* _What is required_: Reproduce precisely the lines of the listing below, starting with the line that contains "Write the FreeCAD" and stopping after the line that contains "rack_edge_round = 0.35"; include nothing else.

* _Record extracts_:
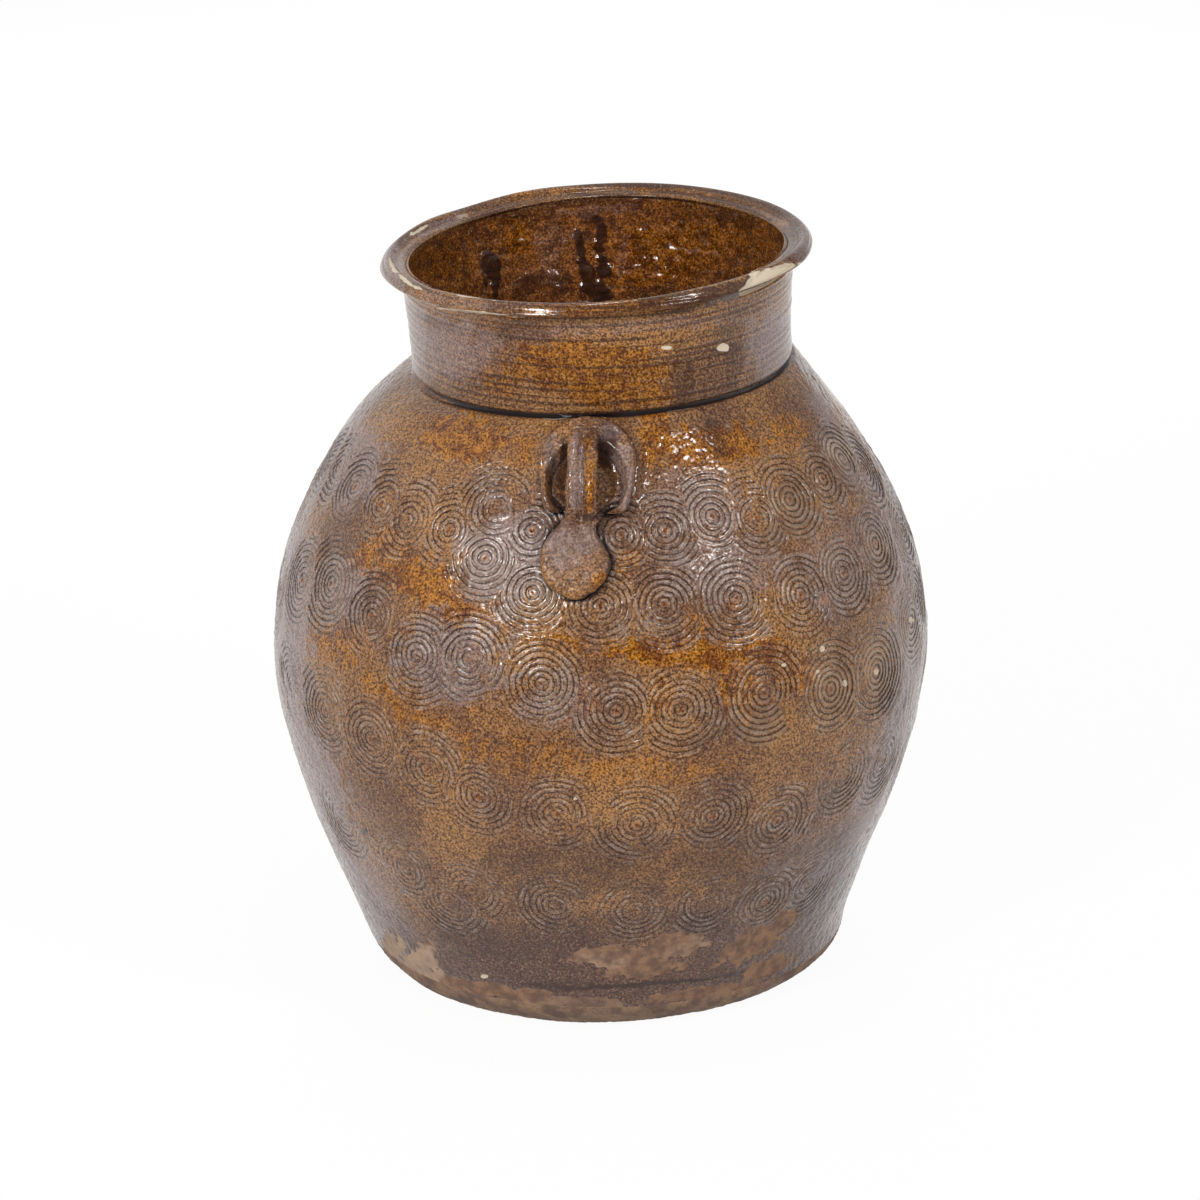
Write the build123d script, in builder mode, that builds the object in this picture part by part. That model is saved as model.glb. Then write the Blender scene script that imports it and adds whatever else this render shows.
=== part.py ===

--

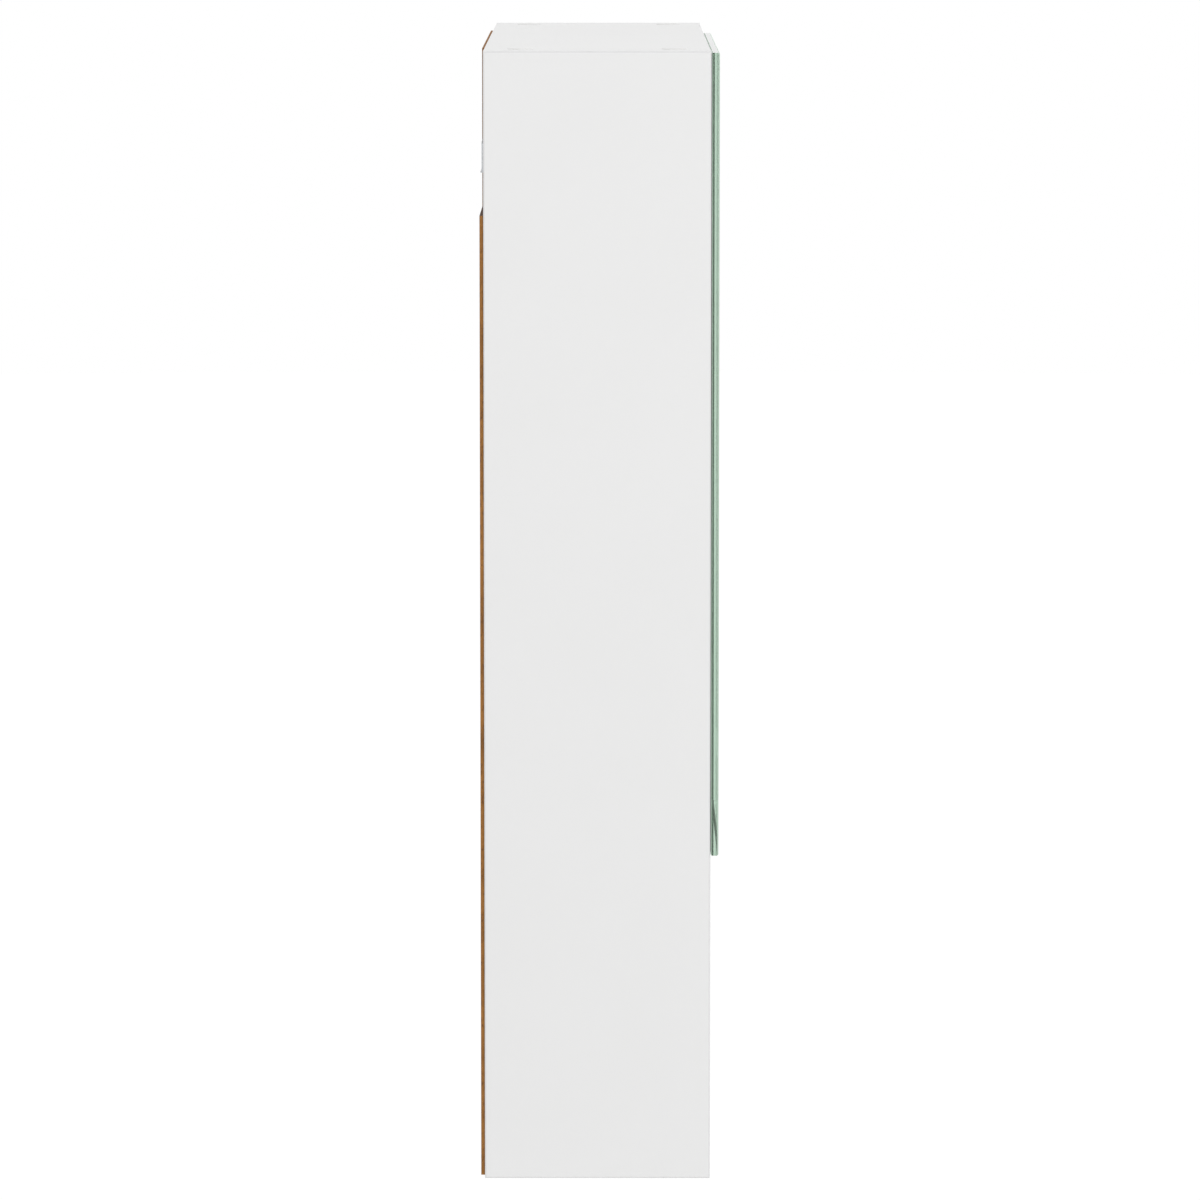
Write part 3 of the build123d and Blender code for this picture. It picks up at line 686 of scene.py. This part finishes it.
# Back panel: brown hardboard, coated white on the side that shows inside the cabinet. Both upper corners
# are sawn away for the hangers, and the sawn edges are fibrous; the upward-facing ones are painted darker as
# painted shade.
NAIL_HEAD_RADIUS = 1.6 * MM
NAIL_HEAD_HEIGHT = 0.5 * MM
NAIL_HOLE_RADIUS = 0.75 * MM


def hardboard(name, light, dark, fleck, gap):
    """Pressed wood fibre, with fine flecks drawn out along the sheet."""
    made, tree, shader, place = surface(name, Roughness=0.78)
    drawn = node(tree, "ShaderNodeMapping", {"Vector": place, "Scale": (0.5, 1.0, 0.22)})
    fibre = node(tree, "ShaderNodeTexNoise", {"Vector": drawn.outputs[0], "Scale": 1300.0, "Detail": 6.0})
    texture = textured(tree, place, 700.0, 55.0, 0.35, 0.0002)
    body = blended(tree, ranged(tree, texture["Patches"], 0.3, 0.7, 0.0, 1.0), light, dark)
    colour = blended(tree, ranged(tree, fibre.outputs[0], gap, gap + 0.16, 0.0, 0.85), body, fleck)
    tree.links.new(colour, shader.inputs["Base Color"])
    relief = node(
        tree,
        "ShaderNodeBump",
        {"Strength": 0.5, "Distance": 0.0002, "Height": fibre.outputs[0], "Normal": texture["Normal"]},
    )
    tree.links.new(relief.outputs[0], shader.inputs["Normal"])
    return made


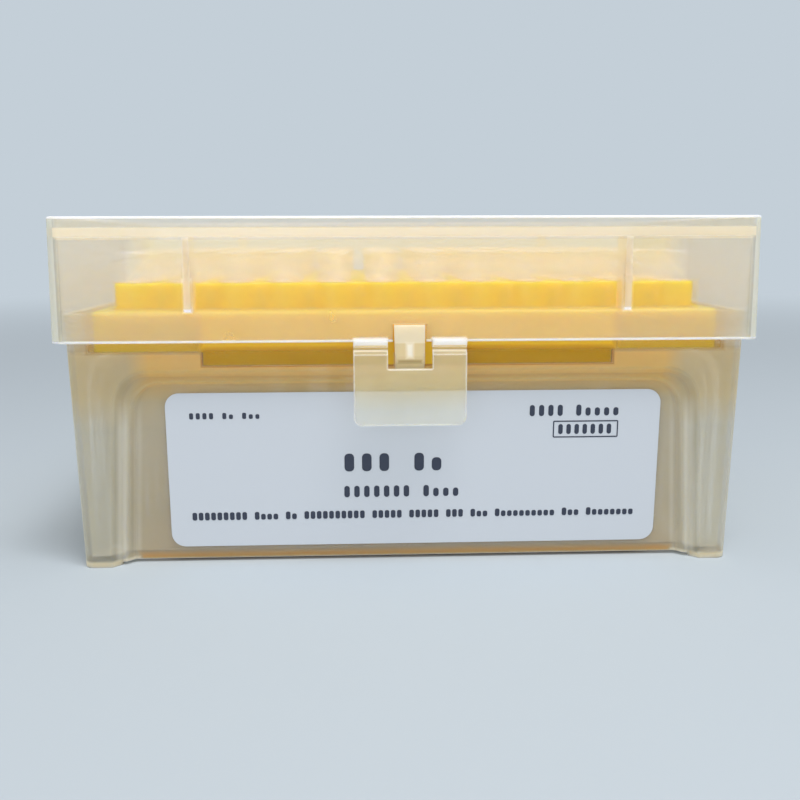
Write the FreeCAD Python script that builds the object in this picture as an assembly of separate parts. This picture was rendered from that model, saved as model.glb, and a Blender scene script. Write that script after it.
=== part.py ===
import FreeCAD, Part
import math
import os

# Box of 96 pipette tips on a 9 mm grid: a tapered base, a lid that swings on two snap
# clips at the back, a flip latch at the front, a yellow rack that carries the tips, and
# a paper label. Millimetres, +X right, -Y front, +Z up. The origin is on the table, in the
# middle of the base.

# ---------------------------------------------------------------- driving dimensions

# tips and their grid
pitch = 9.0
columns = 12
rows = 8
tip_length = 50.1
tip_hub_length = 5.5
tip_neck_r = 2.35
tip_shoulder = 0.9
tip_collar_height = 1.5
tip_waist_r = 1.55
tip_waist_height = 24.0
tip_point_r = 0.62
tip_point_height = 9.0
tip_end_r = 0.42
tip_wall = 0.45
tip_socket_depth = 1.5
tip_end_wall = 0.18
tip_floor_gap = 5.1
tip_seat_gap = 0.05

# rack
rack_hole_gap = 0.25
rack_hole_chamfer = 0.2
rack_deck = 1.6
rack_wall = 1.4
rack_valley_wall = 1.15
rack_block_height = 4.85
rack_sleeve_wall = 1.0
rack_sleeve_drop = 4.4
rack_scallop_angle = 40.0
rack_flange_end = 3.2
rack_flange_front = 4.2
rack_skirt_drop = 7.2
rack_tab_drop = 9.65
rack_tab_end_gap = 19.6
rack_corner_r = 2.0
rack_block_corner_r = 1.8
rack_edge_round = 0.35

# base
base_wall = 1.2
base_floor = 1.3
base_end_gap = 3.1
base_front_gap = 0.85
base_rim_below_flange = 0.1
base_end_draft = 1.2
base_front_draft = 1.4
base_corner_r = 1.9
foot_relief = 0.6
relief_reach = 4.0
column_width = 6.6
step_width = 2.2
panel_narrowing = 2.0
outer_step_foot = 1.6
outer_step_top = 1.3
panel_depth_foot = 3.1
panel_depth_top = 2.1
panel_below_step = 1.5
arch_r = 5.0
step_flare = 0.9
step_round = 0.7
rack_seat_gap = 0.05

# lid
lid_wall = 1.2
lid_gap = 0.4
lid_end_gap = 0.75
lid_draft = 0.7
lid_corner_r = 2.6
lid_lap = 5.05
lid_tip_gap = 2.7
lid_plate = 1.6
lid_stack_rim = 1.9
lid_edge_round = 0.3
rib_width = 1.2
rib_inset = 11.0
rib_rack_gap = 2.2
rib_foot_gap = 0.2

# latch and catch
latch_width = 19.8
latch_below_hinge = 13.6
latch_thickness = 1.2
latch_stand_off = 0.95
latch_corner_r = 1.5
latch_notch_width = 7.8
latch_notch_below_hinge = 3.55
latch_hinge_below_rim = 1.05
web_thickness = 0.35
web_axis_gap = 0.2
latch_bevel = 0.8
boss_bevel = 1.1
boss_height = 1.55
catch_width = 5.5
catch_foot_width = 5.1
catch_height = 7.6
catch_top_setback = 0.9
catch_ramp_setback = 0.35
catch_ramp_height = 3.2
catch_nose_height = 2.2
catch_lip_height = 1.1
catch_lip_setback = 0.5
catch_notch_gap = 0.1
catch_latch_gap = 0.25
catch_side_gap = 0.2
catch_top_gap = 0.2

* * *

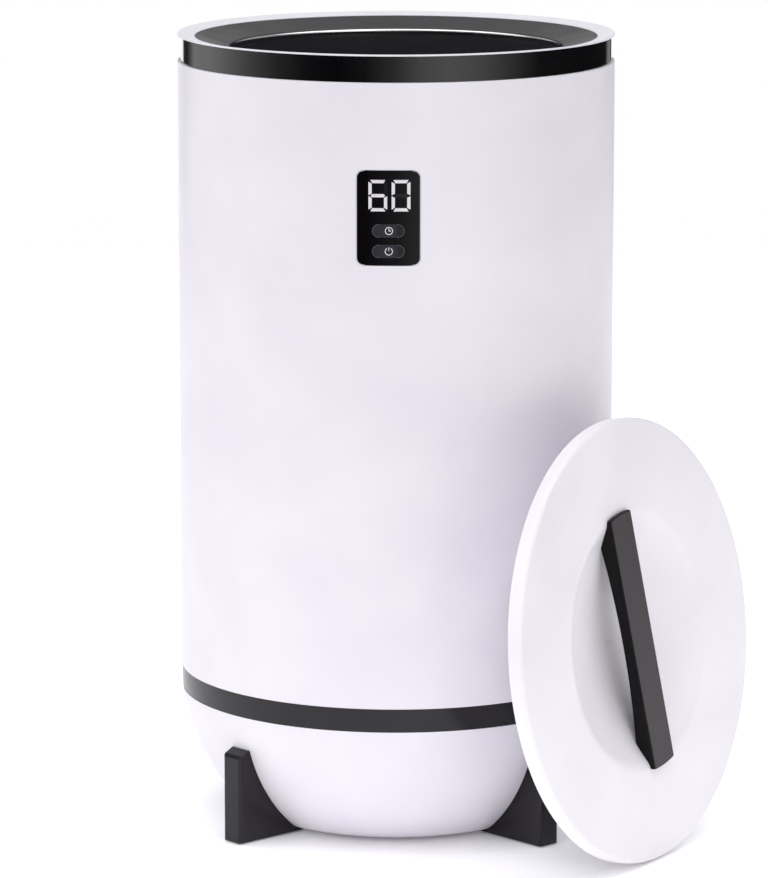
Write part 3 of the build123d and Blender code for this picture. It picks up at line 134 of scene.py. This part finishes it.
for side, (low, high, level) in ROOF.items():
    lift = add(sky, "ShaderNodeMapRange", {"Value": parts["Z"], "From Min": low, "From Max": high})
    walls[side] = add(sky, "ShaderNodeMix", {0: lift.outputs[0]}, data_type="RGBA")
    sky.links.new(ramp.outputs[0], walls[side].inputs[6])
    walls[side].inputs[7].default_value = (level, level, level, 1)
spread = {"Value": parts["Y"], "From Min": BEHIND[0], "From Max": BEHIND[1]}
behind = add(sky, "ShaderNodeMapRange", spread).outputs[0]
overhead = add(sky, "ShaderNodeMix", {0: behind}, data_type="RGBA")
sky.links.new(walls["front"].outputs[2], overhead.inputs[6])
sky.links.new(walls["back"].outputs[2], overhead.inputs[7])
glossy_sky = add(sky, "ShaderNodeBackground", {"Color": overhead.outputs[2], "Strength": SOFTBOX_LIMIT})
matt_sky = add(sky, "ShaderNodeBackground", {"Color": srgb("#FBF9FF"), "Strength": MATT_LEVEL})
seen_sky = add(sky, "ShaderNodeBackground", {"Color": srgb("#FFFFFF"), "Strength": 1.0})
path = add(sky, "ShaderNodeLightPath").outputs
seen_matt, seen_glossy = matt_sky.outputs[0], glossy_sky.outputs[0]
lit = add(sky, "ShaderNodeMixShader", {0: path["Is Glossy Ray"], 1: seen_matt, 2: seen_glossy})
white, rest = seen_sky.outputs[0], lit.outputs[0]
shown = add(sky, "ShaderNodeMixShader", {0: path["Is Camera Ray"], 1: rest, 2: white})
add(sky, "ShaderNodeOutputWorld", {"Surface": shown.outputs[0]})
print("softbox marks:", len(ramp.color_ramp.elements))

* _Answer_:
Write the FreeCAD Python script that builds the object in this picture as an assembly of separate parts. This picture was rendered from that model, saved as model.glb, and a Blender scene script. Write that script after it.
=== part.py ===
import FreeCAD, Part
import math
import os

# Box of 96 pipette tips on a 9 mm grid: a tapered base, a lid that swings on two snap
# clips at the back, a flip latch at the front, a yellow rack that carries the tips, and
# a paper label. Millimetres, +X right, -Y front, +Z up. The origin is on the table, in the
# middle of the base.

# ---------------------------------------------------------------- driving dimensions

# tips and their grid
pitch = 9.0
columns = 12
rows = 8
tip_length = 50.1
tip_hub_length = 5.5
tip_neck_r = 2.35
tip_shoulder = 0.9
tip_collar_height = 1.5
tip_waist_r = 1.55
tip_waist_height = 24.0
tip_point_r = 0.62
tip_point_height = 9.0
tip_end_r = 0.42
tip_wall = 0.45
tip_socket_depth = 1.5
tip_end_wall = 0.18
tip_floor_gap = 5.1
tip_seat_gap = 0.05

# rack
rack_hole_gap = 0.25
rack_hole_chamfer = 0.2
rack_deck = 1.6
rack_wall = 1.4
rack_valley_wall = 1.15
rack_block_height = 4.85
rack_sleeve_wall = 1.0
rack_sleeve_drop = 4.4
rack_scallop_angle = 40.0
rack_flange_end = 3.2
rack_flange_front = 4.2
rack_skirt_drop = 7.2
rack_tab_drop = 9.65
rack_tab_end_gap = 19.6
rack_corner_r = 2.0
rack_block_corner_r = 1.8
rack_edge_round = 0.35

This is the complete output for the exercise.